A exposição Na Terra de Macunaíma (foto), realizada pelo Sesc Araraquara com material do acervo do Instituto de Estudos Brasileiros (IEB), da USP, mostrou o nascimento da obra-marco da literatura modernista, Macunaíma – o Herói sem Nenhum Caráter, de 1928, escrita por Mário de Andrade. A partir do cenário em que ela foi produzida, a Chácara de Sapucaia, em Araraquara – doada à Universidade Estadual de São Paulo (Unesp) –, da seleção do material do IEB e da Biblioteca Pública, cartas de Mário de Andrade enviadas a intelectuais brasileiros – como os poetas Carlos Drummond de Andrade e Manuel Bandeira e o folclorista Luís da Câmara Cascudo –, e de registros das pesquisas feitas pelo escritor sobre lendas brasileiras, o evento buscou reproduzir o ambiente que originou Macunaíma.

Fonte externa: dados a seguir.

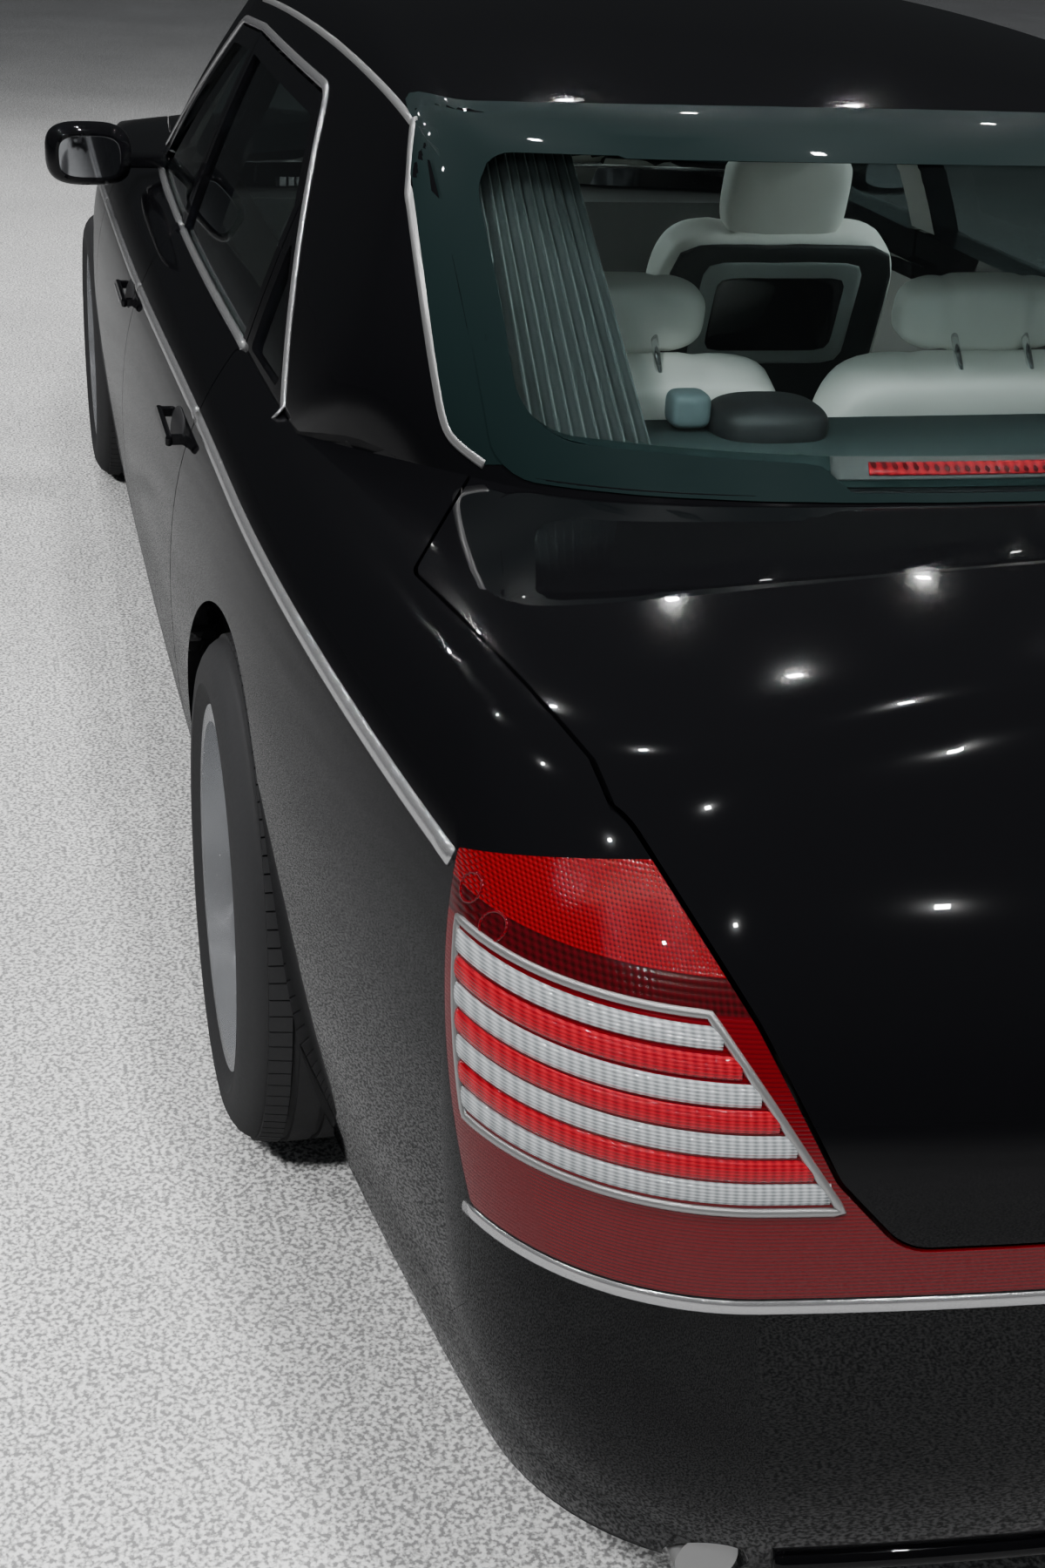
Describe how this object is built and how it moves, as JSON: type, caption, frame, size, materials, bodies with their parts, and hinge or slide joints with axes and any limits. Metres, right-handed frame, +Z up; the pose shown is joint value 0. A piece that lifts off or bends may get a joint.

Também fizeram parte do evento mesas-redondas com sociólogos, antropólogos e jornalistas. A parte musical – indispensável, se pensarmos que Mário de Andrade foi também um grande musicólogo – marcou presença nas vozes de Beatriz Azevedo, com seu Cabaré Antropofágico, Marlui Miranda, musicista pesquisadora de hábitos e ritmos de índios e seringueiros da região da Amazônia, e Cida Moreyra, que cantou as modinhas brasileiras descobertas pelo autor em suas pesquisas sobre o Brasil. O projeto incluiu também um dia de visita à Chácara de Sapucaia.